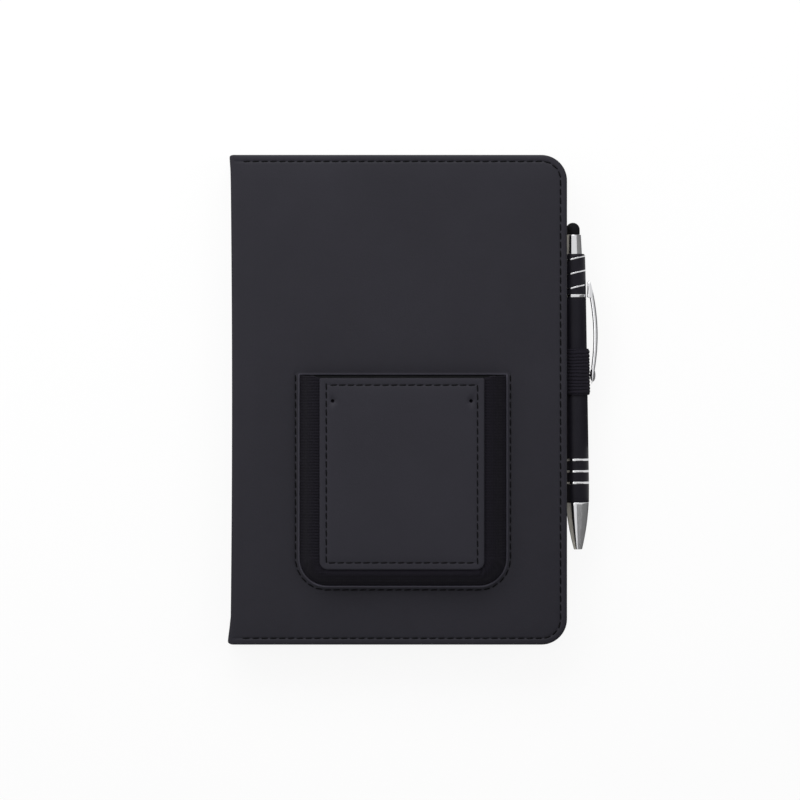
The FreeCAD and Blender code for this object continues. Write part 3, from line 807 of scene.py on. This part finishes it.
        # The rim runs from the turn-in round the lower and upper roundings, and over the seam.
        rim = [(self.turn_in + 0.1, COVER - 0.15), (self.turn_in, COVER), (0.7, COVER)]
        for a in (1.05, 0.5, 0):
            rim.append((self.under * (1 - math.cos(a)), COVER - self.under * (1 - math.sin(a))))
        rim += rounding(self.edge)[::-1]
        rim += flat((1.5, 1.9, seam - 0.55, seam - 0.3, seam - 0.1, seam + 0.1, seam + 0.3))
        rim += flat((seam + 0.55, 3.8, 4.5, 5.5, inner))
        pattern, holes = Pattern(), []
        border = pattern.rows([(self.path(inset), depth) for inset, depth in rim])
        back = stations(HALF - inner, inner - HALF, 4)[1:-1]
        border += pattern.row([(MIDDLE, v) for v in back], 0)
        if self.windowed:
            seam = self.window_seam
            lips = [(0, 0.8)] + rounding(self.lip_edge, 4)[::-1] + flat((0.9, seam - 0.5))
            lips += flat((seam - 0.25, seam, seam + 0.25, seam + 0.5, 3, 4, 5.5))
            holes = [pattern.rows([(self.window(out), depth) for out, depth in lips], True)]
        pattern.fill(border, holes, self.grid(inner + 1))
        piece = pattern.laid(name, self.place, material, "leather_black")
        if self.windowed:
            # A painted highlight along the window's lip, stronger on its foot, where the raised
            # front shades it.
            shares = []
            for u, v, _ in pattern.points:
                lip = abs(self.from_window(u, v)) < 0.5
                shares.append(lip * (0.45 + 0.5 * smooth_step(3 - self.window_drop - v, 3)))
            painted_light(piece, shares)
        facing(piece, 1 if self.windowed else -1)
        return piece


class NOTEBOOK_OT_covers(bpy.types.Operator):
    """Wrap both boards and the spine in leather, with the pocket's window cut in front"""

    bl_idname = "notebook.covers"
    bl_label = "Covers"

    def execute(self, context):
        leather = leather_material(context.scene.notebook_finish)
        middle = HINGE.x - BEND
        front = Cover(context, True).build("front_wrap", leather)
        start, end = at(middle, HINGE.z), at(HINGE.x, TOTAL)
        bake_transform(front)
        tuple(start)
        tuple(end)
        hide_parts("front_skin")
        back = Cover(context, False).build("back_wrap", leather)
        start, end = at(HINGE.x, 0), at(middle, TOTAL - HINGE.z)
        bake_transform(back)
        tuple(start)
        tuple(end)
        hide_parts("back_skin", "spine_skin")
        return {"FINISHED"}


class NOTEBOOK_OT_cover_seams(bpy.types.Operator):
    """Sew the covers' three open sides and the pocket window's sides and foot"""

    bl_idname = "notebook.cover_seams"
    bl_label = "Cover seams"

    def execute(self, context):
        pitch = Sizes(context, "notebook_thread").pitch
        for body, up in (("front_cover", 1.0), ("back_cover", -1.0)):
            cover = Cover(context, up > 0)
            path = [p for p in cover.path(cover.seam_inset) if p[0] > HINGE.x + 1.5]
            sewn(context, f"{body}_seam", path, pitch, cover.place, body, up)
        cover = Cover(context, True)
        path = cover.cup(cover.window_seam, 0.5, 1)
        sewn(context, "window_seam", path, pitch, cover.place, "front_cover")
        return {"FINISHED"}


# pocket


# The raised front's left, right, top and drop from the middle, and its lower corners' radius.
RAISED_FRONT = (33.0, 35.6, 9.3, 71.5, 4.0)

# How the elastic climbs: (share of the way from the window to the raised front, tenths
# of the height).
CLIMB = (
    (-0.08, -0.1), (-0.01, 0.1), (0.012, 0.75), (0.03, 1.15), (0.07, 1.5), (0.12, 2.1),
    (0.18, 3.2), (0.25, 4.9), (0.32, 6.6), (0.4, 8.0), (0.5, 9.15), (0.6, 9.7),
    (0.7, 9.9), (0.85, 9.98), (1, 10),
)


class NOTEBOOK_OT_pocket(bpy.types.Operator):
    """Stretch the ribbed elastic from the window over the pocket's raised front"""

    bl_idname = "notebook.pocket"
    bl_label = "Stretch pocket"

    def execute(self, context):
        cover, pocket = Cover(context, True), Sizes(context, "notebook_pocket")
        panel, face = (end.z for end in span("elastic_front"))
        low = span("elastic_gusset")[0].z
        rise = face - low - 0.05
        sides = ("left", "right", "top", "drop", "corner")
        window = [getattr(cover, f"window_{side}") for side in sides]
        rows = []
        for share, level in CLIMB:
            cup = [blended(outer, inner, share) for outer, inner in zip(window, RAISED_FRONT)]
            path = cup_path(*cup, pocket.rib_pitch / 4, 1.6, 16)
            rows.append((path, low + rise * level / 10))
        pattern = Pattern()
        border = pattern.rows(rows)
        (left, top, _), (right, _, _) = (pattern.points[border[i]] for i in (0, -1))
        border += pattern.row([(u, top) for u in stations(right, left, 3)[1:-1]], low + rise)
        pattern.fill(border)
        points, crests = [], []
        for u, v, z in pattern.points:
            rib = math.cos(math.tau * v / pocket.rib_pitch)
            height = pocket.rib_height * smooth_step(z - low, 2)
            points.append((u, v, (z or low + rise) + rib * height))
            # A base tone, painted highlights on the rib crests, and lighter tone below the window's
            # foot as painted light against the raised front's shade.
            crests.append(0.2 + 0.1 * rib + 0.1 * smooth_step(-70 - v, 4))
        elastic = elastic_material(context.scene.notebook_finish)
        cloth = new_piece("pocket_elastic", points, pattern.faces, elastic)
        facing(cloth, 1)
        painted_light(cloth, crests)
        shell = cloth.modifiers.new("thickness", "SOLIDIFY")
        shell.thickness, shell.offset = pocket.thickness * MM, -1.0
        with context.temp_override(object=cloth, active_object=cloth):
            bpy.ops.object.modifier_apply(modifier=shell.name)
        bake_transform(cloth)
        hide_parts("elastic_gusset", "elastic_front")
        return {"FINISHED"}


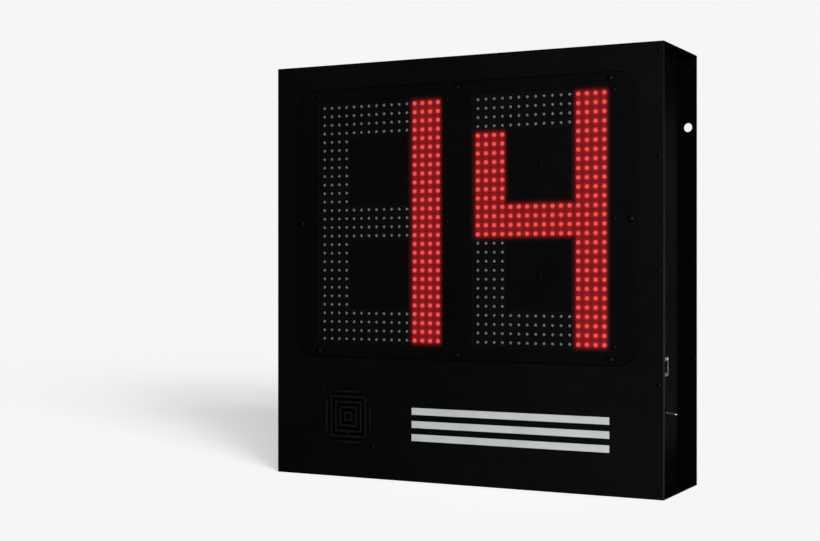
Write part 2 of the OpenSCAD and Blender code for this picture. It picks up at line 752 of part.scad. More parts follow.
--------
▸ **Task description**
Repeat the whole listing exactly, keeping every line intact.

▸ **Reply**
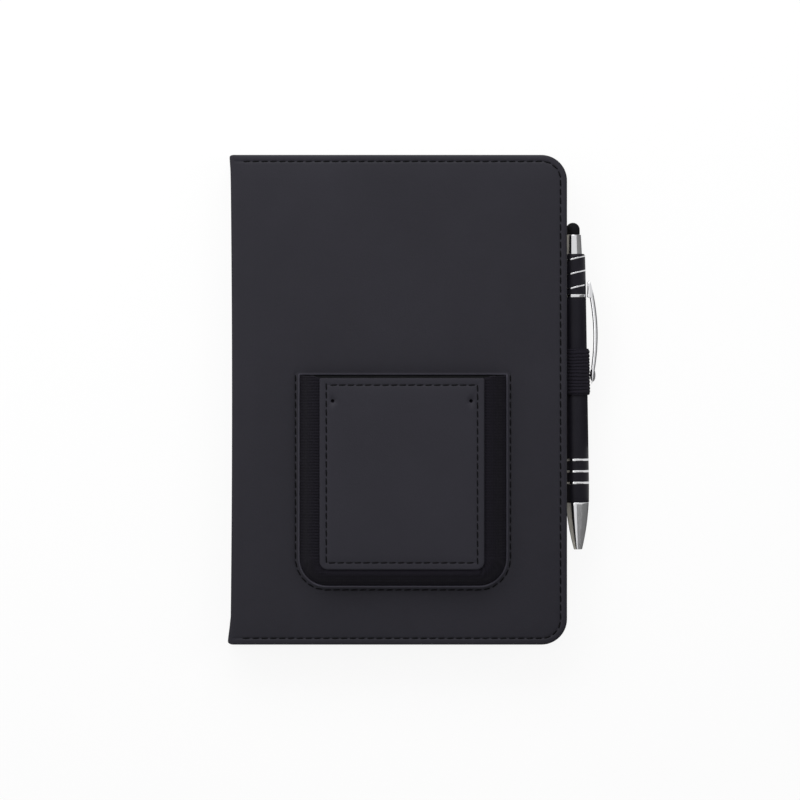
The FreeCAD and Blender code for this object continues. Write part 3, from line 807 of scene.py on. This part finishes it.
        # The rim runs from the turn-in round the lower and upper roundings, and over the seam.
        rim = [(self.turn_in + 0.1, COVER - 0.15), (self.turn_in, COVER), (0.7, COVER)]
        for a in (1.05, 0.5, 0):
            rim.append((self.under * (1 - math.cos(a)), COVER - self.under * (1 - math.sin(a))))
        rim += rounding(self.edge)[::-1]
        rim += flat((1.5, 1.9, seam - 0.55, seam - 0.3, seam - 0.1, seam + 0.1, seam + 0.3))
        rim += flat((seam + 0.55, 3.8, 4.5, 5.5, inner))
        pattern, holes = Pattern(), []
        border = pattern.rows([(self.path(inset), depth) for inset, depth in rim])
        back = stations(HALF - inner, inner - HALF, 4)[1:-1]
        border += pattern.row([(MIDDLE, v) for v in back], 0)
        if self.windowed:
            seam = self.window_seam
            lips = [(0, 0.8)] + rounding(self.lip_edge, 4)[::-1] + flat((0.9, seam - 0.5))
            lips += flat((seam - 0.25, seam, seam + 0.25, seam + 0.5, 3, 4, 5.5))
            holes = [pattern.rows([(self.window(out), depth) for out, depth in lips], True)]
        pattern.fill(border, holes, self.grid(inner + 1))
        piece = pattern.laid(name, self.place, material, "leather_black")
        if self.windowed:
            # A painted highlight along the window's lip, stronger on its foot, where the raised
            # front shades it.
            shares = []
            for u, v, _ in pattern.points:
                lip = abs(self.from_window(u, v)) < 0.5
                shares.append(lip * (0.45 + 0.5 * smooth_step(3 - self.window_drop - v, 3)))
            painted_light(piece, shares)
        facing(piece, 1 if self.windowed else -1)
        return piece


class NOTEBOOK_OT_covers(bpy.types.Operator):
    """Wrap both boards and the spine in leather, with the pocket's window cut in front"""

    bl_idname = "notebook.covers"
    bl_label = "Covers"

    def execute(self, context):
        leather = leather_material(context.scene.notebook_finish)
        middle = HINGE.x - BEND
        front = Cover(context, True).build("front_wrap", leather)
        start, end = at(middle, HINGE.z), at(HINGE.x, TOTAL)
        bake_transform(front)
        tuple(start)
        tuple(end)
        hide_parts("front_skin")
        back = Cover(context, False).build("back_wrap", leather)
        start, end = at(HINGE.x, 0), at(middle, TOTAL - HINGE.z)
        bake_transform(back)
        tuple(start)
        tuple(end)
        hide_parts("back_skin", "spine_skin")
        return {"FINISHED"}


class NOTEBOOK_OT_cover_seams(bpy.types.Operator):
    """Sew the covers' three open sides and the pocket window's sides and foot"""

    bl_idname = "notebook.cover_seams"
    bl_label = "Cover seams"

    def execute(self, context):
        pitch = Sizes(context, "notebook_thread").pitch
        for body, up in (("front_cover", 1.0), ("back_cover", -1.0)):
            cover = Cover(context, up > 0)
            path = [p for p in cover.path(cover.seam_inset) if p[0] > HINGE.x + 1.5]
            sewn(context, f"{body}_seam", path, pitch, cover.place, body, up)
        cover = Cover(context, True)
        path = cover.cup(cover.window_seam, 0.5, 1)
        sewn(context, "window_seam", path, pitch, cover.place, "front_cover")
        return {"FINISHED"}


# pocket


# The raised front's left, right, top and drop from the middle, and its lower corners' radius.
RAISED_FRONT = (33.0, 35.6, 9.3, 71.5, 4.0)

# How the elastic climbs: (share of the way from the window to the raised front, tenths
# of the height).
CLIMB = (
    (-0.08, -0.1), (-0.01, 0.1), (0.012, 0.75), (0.03, 1.15), (0.07, 1.5), (0.12, 2.1),
    (0.18, 3.2), (0.25, 4.9), (0.32, 6.6), (0.4, 8.0), (0.5, 9.15), (0.6, 9.7),
    (0.7, 9.9), (0.85, 9.98), (1, 10),
)


class NOTEBOOK_OT_pocket(bpy.types.Operator):
    """Stretch the ribbed elastic from the window over the pocket's raised front"""

    bl_idname = "notebook.pocket"
    bl_label = "Stretch pocket"

    def execute(self, context):
        cover, pocket = Cover(context, True), Sizes(context, "notebook_pocket")
        panel, face = (end.z for end in span("elastic_front"))
        low = span("elastic_gusset")[0].z
        rise = face - low - 0.05
        sides = ("left", "right", "top", "drop", "corner")
        window = [getattr(cover, f"window_{side}") for side in sides]
        rows = []
        for share, level in CLIMB:
            cup = [blended(outer, inner, share) for outer, inner in zip(window, RAISED_FRONT)]
            path = cup_path(*cup, pocket.rib_pitch / 4, 1.6, 16)
            rows.append((path, low + rise * level / 10))
        pattern = Pattern()
        border = pattern.rows(rows)
        (left, top, _), (right, _, _) = (pattern.points[border[i]] for i in (0, -1))
        border += pattern.row([(u, top) for u in stations(right, left, 3)[1:-1]], low + rise)
        pattern.fill(border)
        points, crests = [], []
        for u, v, z in pattern.points:
            rib = math.cos(math.tau * v / pocket.rib_pitch)
            height = pocket.rib_height * smooth_step(z - low, 2)
            points.append((u, v, (z or low + rise) + rib * height))
            # A base tone, painted highlights on the rib crests, and lighter tone below the window's
            # foot as painted light against the raised front's shade.
            crests.append(0.2 + 0.1 * rib + 0.1 * smooth_step(-70 - v, 4))
        elastic = elastic_material(context.scene.notebook_finish)
        cloth = new_piece("pocket_elastic", points, pattern.faces, elastic)
        facing(cloth, 1)
        painted_light(cloth, crests)
        shell = cloth.modifiers.new("thickness", "SOLIDIFY")
        shell.thickness, shell.offset = pocket.thickness * MM, -1.0
        with context.temp_override(object=cloth, active_object=cloth):
            bpy.ops.object.modifier_apply(modifier=shell.name)
        bake_transform(cloth)
        hide_parts("elastic_gusset", "elastic_front")
        return {"FINISHED"}


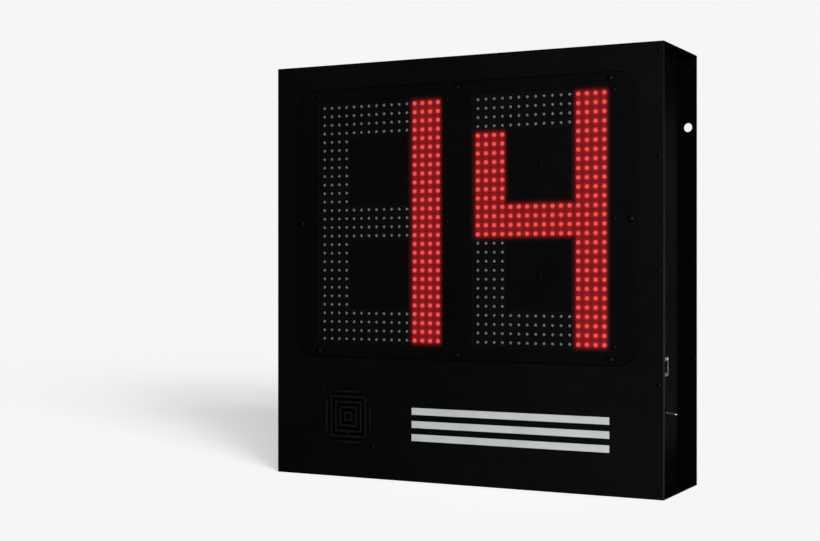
Write part 2 of the OpenSCAD and Blender code for this picture. It picks up at line 752 of part.scad. More parts follow.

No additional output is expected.